_Given exercise_
Copy the data below exactly.

==============================

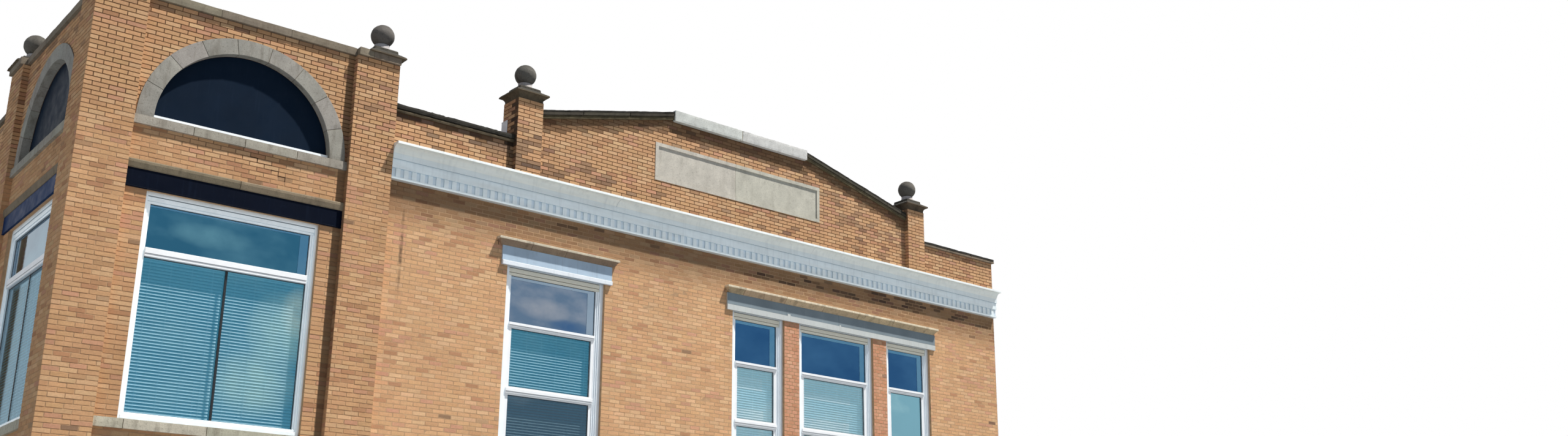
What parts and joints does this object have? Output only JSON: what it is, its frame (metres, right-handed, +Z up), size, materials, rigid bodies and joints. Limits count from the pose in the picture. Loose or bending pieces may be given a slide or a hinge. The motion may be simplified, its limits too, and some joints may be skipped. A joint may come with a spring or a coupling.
{
  "type": "town hall building",
  "caption": "Buff brick two-storey town hall with a corner tower, arched attic windows, a white cornice, a low gable and ball finials.",
  "frame": {"origin": "ground level, in the middle of the 18.8 m by 14.4 m of ground that the walls cover", "axes": "+X along the street front to the right, +Y from the street front to the rear, +Z up"},
  "size_m": [18.932, 14.61, 11.363],
  "materials": {
    "brick": "rough buff face brick",
    "concrete": "plain concrete",
    "roofing": "roofing felt",
    "limestone": "weathered limestone",
    "weathered_stone": "dark weathered stone",
    "navy_board": "dark navy paint",
    "navy_door": "painted",
    "window_white": "satin white",
    "window_glass": "clear",
    "blind": "matte slats",
    "pale_board": "pale blue grey paint",
    "grey_board": "mid grey paint",
    "cornice_white": "white paint on pressed metal"
  },
  "bodies": {
    "root": {"corner_pier": "brick", "tower_front_pier": "brick", "tower_side_pier": "brick", "tower_front_wall": "brick", "tower_side_wall": "brick", "tower_inner_walls": "brick", "front_base_wall": "brick", "front_piers": "brick", "front_floor_band": "brick", "main_front_wall": "brick", "gable_parapet": "brick", "gable_pier_left": "brick", "gable_pier_right": "brick", "side_wall": "brick", "rear_wall": "brick", "party_wall": "brick", "ground_floor": "concrete", "upper_floor": "concrete", "roof_deck": "roofing", "tower_roof": "roofing", "front_arch": "limestone", "side_arch": "limestone", "arch_sills": "limestone", "tower_bands": "limestone", "tower_sills": "limestone", "single_label": "limestone", "triple_label": "limestone", "front_sills": "limestone", "ground_lintels": "limestone", "plain_sills": "limestone", "plain_lintels": "limestone", "name_plaque": "limestone", "tower_coping": "limestone", "gable_top_stone": "limestone", "gable_copings": "weathered_stone", "front_copings": "weathered_stone", "rear_copings": "weathered_stone", "pier_caps": "weathered_stone", "ball_finials": "weathered_stone", "arch_panels": "navy_board", "tower_boards": "navy_board", "entrance_doors": "navy_door", "arch_beads": "window_white", "tower_frames": "window_white", "front_frames": "window_white", "entrance_frame": "window_white", "plain_frames": "window_white", "tower_glass": "window_glass", "front_glass": "window_glass", "entrance_glass": "window_glass", "plain_glass": "window_glass", "tower_blinds": "blind", "front_blinds": "blind", "single_board": "pale_board", "triple_board": "grey_board", "cornice": "cornice_white", "dentils": "cornice_white"}
  },
  "joints": []
}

==============================

_Task result_
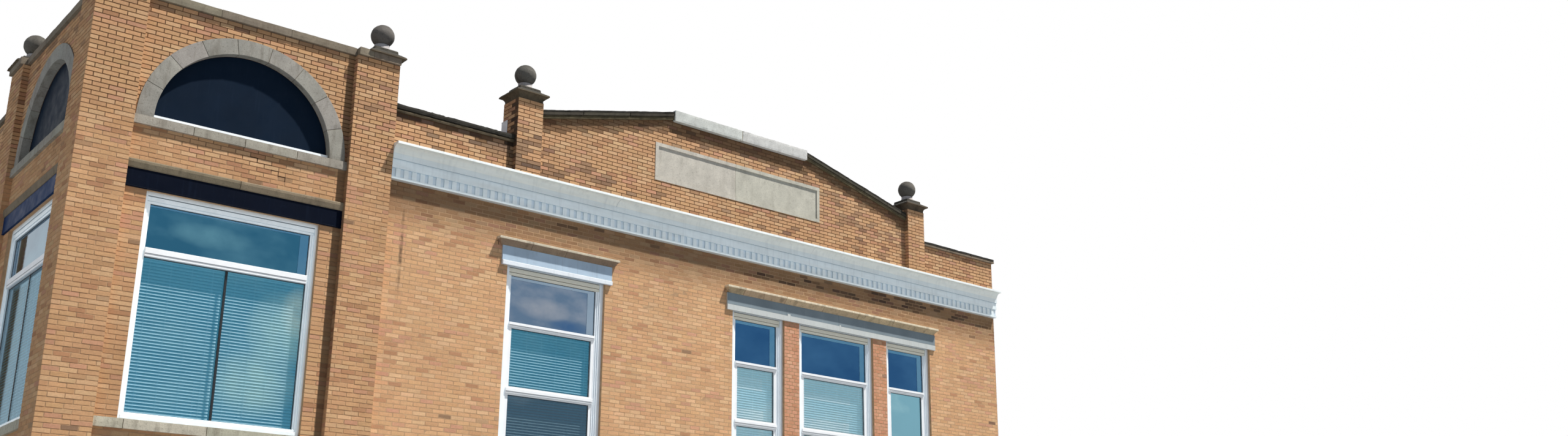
What parts and joints does this object have? Output only JSON: what it is, its frame (metres, right-handed, +Z up), size, materials, rigid bodies and joints. Limits count from the pose in the picture. Loose or bending pieces may be given a slide or a hinge. The motion may be simplified, its limits too, and some joints may be skipped. A joint may come with a spring or a coupling.
{
  "type": "town hall building",
  "caption": "Buff brick two-storey town hall with a corner tower, arched attic windows, a white cornice, a low gable and ball finials.",
  "frame": {"origin": "ground level, in the middle of the 18.8 m by 14.4 m of ground that the walls cover", "axes": "+X along the street front to the right, +Y from the street front to the rear, +Z up"},
  "size_m": [18.932, 14.61, 11.363],
  "materials": {
    "brick": "rough buff face brick",
    "concrete": "plain concrete",
    "roofing": "roofing felt",
    "limestone": "weathered limestone",
    "weathered_stone": "dark weathered stone",
    "navy_board": "dark navy paint",
    "navy_door": "painted",
    "window_white": "satin white",
    "window_glass": "clear",
    "blind": "matte slats",
    "pale_board": "pale blue grey paint",
    "grey_board": "mid grey paint",
    "cornice_white": "white paint on pressed metal"
  },
  "bodies": {
    "root": {"corner_pier": "brick", "tower_front_pier": "brick", "tower_side_pier": "brick", "tower_front_wall": "brick", "tower_side_wall": "brick", "tower_inner_walls": "brick", "front_base_wall": "brick", "front_piers": "brick", "front_floor_band": "brick", "main_front_wall": "brick", "gable_parapet": "brick", "gable_pier_left": "brick", "gable_pier_right": "brick", "side_wall": "brick", "rear_wall": "brick", "party_wall": "brick", "ground_floor": "concrete", "upper_floor": "concrete", "roof_deck": "roofing", "tower_roof": "roofing", "front_arch": "limestone", "side_arch": "limestone", "arch_sills": "limestone", "tower_bands": "limestone", "tower_sills": "limestone", "single_label": "limestone", "triple_label": "limestone", "front_sills": "limestone", "ground_lintels": "limestone", "plain_sills": "limestone", "plain_lintels": "limestone", "name_plaque": "limestone", "tower_coping": "limestone", "gable_top_stone": "limestone", "gable_copings": "weathered_stone", "front_copings": "weathered_stone", "rear_copings": "weathered_stone", "pier_caps": "weathered_stone", "ball_finials": "weathered_stone", "arch_panels": "navy_board", "tower_boards": "navy_board", "entrance_doors": "navy_door", "arch_beads": "window_white", "tower_frames": "window_white", "front_frames": "window_white", "entrance_frame": "window_white", "plain_frames": "window_white", "tower_glass": "window_glass", "front_glass": "window_glass", "entrance_glass": "window_glass", "plain_glass": "window_glass", "tower_blinds": "blind", "front_blinds": "blind", "single_board": "pale_board", "triple_board": "grey_board", "cornice": "cornice_white", "dentils": "cornice_white"}
  },
  "joints": []
}